» PROBLEM TO WORK ON
Copy out all lines that hold "Write".

» RECORDS PROVIDED
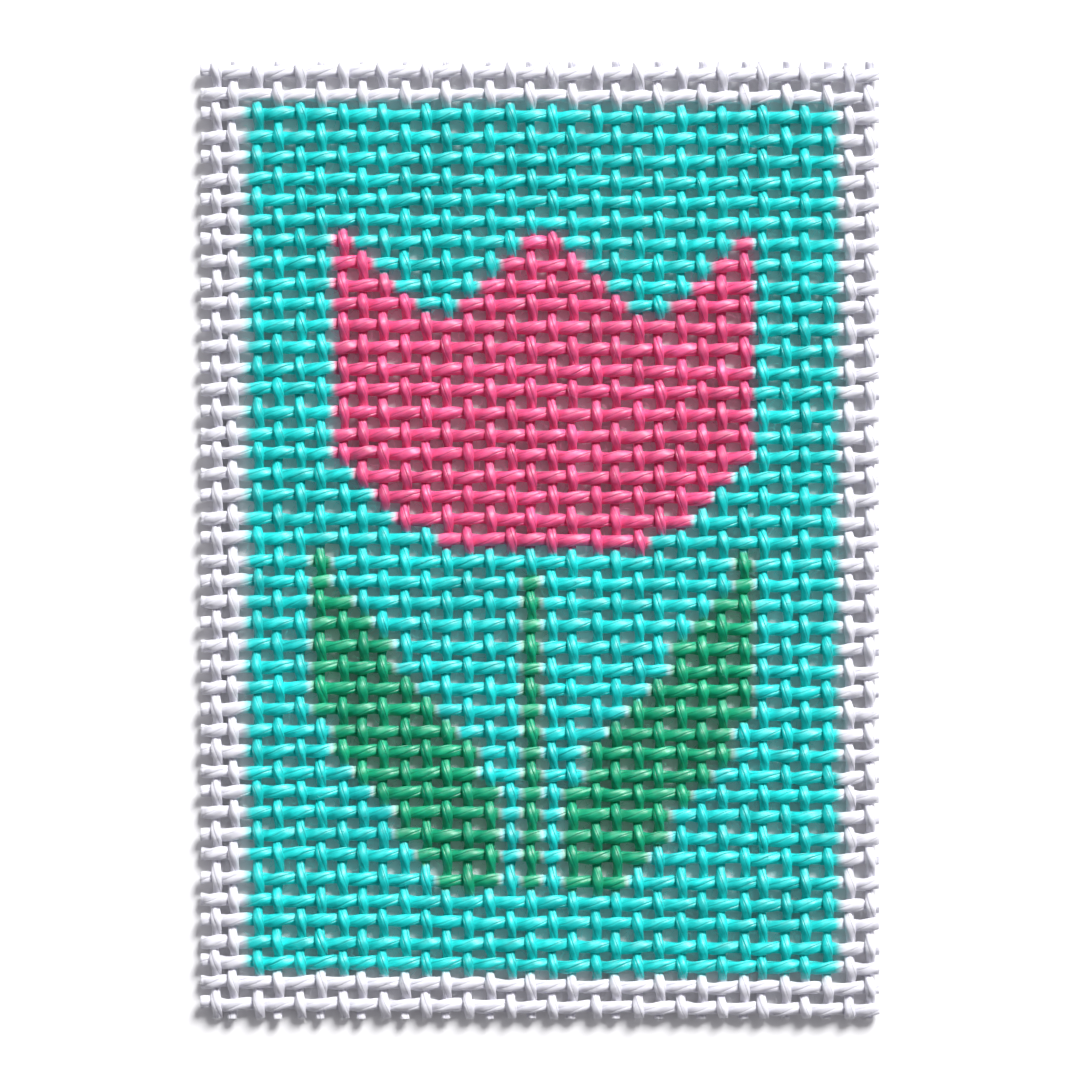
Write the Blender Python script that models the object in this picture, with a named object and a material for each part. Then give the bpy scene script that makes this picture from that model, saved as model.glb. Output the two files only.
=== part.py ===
"""Hand-painted needlepoint canvas panel: one cut piece of stiff mono canvas, lying flat.

Row frame, metres: the origin is under the middle of the panel, on the surface that it
lies on. +Z points up out of the painted face, +Y towards the flower's bloom and +X to
the right of it.
"""

import math

import bmesh
import bpy

MM = 0.001
INCH = 25.4 * MM

# The weave, as canvas is sold: so many threads to the inch
WARPS_PER_INCH = 13.0
WEFTS_PER_INCH = 12.95
WARP_COUNT = 32
WEFT_COUNT = 45
WARP_PITCH = INCH / WARPS_PER_INCH
WEFT_PITCH = INCH / WEFTS_PER_INCH

# One cotton thread, a little wider than high, and the sheet that two of them make
THREAD_WIDTH = 0.98 * MM
THREAD_THICKNESS = 0.86 * MM
SHEET_THICKNESS = 1.80 * MM

# From the centre of each outermost thread to the cut edge beyond it
CUT_LEFT = 1.31 * MM
CUT_RIGHT = 0.87 * MM
CUT_TOP = 1.18 * MM
CUT_BOTTOM = 1.05 * MM

# The wefts run a little downhill to the right, the lower ones more
TOP_WEFT_DROP = 0.34 * MM
BOTTOM_WEFT_DROP = 0.54 * MM

WIDTH = CUT_LEFT + (WARP_COUNT - 1) * WARP_PITCH + CUT_RIGHT
HEIGHT = CUT_TOP + (WEFT_COUNT - 1) * WEFT_PITCH + CUT_BOTTOM

# The paint that covers most of the face
TURQUOISE = (0.05, 0.62, 0.57, 1.0)
PAINTED_COTTON_ROUGHNESS = 0.65


def clear_scene():
    for thing in list(bpy.data.objects):
        bpy.data.objects.remove(thing, do_unlink=True)


def warp_x(column):
    """X of an upright thread's centreline, counted from the left."""
    return -WIDTH / 2 + CUT_LEFT + column * WARP_PITCH


def weft_y(row, x):
    """Y of a cross thread's centreline at x, rows counted from the top."""
    share = row / (WEFT_COUNT - 1)
    drop = TOP_WEFT_DROP + share * (BOTTOM_WEFT_DROP - TOP_WEFT_DROP)
    level = HEIGHT / 2 - CUT_TOP - row * WEFT_PITCH
    return level - drop / 2 * math.sin(math.pi * x / WIDTH)


def sheet_outline():
    """Corners of the woven sheet without its loose ends, anticlockwise from lower left.

    Each thread that ends at a side brings two corners there, so that its cut end can
    be drawn out of the wall between them. Returns the corners and, for each wall that
    a thread leaves by, (index of its first corner, the way out as (x, y)).
    """
    half = THREAD_WIDTH / 2
    left, right = warp_x(0) - half, warp_x(WARP_COUNT - 1) + half
    columns = range(WARP_COUNT)
    rows = range(WEFT_COUNT)
    corners, ends = [], []

    def add_side(spans, way_out):
        for first, second in spans:
            ends.append((len(corners), way_out))
            corners.extend((first, second))

    def across(column, row, side):
        near, far = warp_x(column) - half, warp_x(column) + half
        return [(x, weft_y(row, x) + side * half) for x in (near, far)]

    def upright(row, x):
        return [(x, weft_y(row, x) - half), (x, weft_y(row, x) + half)]

    last_row = WEFT_COUNT - 1
    add_side([across(column, last_row, -1) for column in columns], (0, -1))
    add_side([upright(row, right) for row in reversed(rows)], (1, 0))
    add_side([across(column, 0, 1)[::-1] for column in reversed(columns)], (0, 1))
    add_side([upright(row, left)[::-1] for row in rows], (-1, 0))
    return corners, ends


def build_canvas():
    """The sheet with the cut thread ends that stand out of its four sides."""
    corners, ends = sheet_outline()
    end_low = (SHEET_THICKNESS - THREAD_THICKNESS) / 2
    end_high = end_low + THREAD_THICKNESS
    levels = (0.0, end_low, end_high, SHEET_THICKNESS)

    shape = bmesh.new()
    rings = [[shape.verts.new((x, y, z)) for x, y in corners] for z in levels]
    count = len(corners)
    walls = {}
    for level in range(len(levels) - 1):
        low, high = rings[level], rings[level + 1]
        for first in range(count):
            second = (first + 1) % count
            quad = (low[first], low[second], high[second], high[first])
            walls[level, first] = shape.faces.new(quad)
    shape.faces.new(rings[-1])
    shape.faces.new(rings[0][::-1])

    for first, (out_x, out_y) in ends:
        drawn = bmesh.ops.extrude_discrete_faces(shape, faces=[walls[1, first]])
        for corner in drawn["faces"][0].verts:
            if out_x:
                corner.co.x = out_x * WIDTH / 2
            else:
                corner.co.y = out_y * HEIGHT / 2

    bmesh.ops.remove_doubles(shape, verts=shape.verts, dist=1e-7)
    bmesh.ops.recalc_face_normals(shape, faces=shape.faces)
    mesh = bpy.data.meshes.new("canvas")
    shape.to_mesh(mesh)
    shape.free()
    canvas = bpy.data.objects.new("canvas", mesh)
    bpy.context.scene.collection.objects.link(canvas)
    return canvas


def painted_cotton():
    """Matt turquoise paint on cotton thread."""
    finish = bpy.data.materials.new("painted_canvas")
    finish.use_nodes = True
    surface = finish.node_tree.nodes["Principled BSDF"]
    surface.inputs["Base Color"].default_value = TURQUOISE
    surface.inputs["Roughness"].default_value = PAINTED_COTTON_ROUGHNESS
    surface.inputs["Metallic"].default_value = 0.0
    finish.diffuse_color = TURQUOISE
    return finish


def main():
    clear_scene()
    canvas = build_canvas()
    canvas.data.materials.append(painted_cotton())


main()
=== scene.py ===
"""Looks of a hand-painted needlepoint canvas panel, built around its packed sheet.

The flat CAD sheet is replaced by its real threads: upright warps and cross wefts that go
over and under each other, each a twisted cotton cord of four plies with a cut end at
each side. Paint lies on the upper face of the threads, stitch by stitch.
"""

import logging
import math
from dataclasses import dataclass, field
from enum import Enum

import bpy
import numpy as np
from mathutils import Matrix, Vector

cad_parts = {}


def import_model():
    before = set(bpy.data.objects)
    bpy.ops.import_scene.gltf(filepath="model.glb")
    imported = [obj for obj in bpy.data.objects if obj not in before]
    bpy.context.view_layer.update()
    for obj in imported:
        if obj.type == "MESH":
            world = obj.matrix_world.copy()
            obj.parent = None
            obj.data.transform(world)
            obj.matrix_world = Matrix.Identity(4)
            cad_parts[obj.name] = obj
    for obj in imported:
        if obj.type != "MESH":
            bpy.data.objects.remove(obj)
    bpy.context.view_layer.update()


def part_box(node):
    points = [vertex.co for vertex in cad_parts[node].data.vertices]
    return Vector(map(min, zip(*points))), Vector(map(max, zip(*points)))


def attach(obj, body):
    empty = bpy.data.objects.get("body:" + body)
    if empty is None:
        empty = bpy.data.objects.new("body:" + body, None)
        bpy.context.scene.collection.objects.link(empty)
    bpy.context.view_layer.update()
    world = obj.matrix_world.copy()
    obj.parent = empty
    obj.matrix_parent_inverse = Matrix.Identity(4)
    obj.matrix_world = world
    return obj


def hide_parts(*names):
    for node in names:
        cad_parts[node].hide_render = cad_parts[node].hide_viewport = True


MM = 0.001
CANVAS = "canvas"

log = logging.getLogger("needlepoint_canvas")


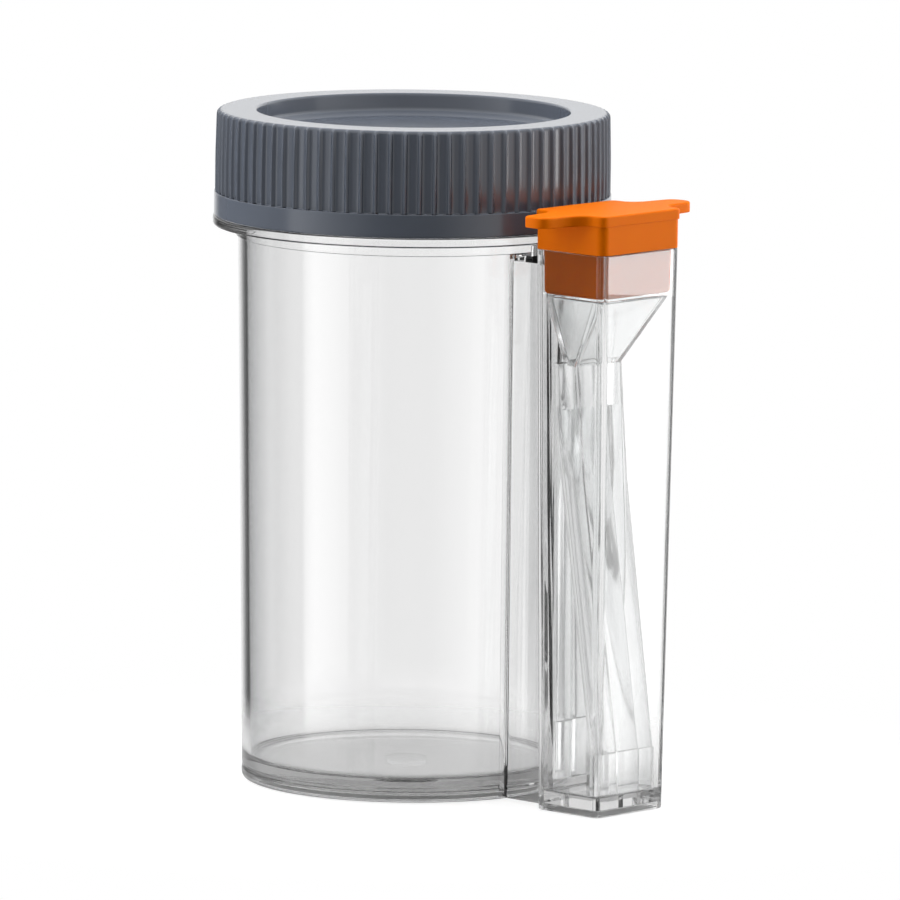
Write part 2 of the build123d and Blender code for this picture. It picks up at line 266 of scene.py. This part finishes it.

» THE COMPLETED TASK
Write the Blender Python script that models the object in this picture, with a named object and a material for each part. Then give the bpy scene script that makes this picture from that model, saved as model.glb. Output the two files only.
Write part 2 of the build123d and Blender code for this picture. It picks up at line 266 of scene.py. This part finishes it.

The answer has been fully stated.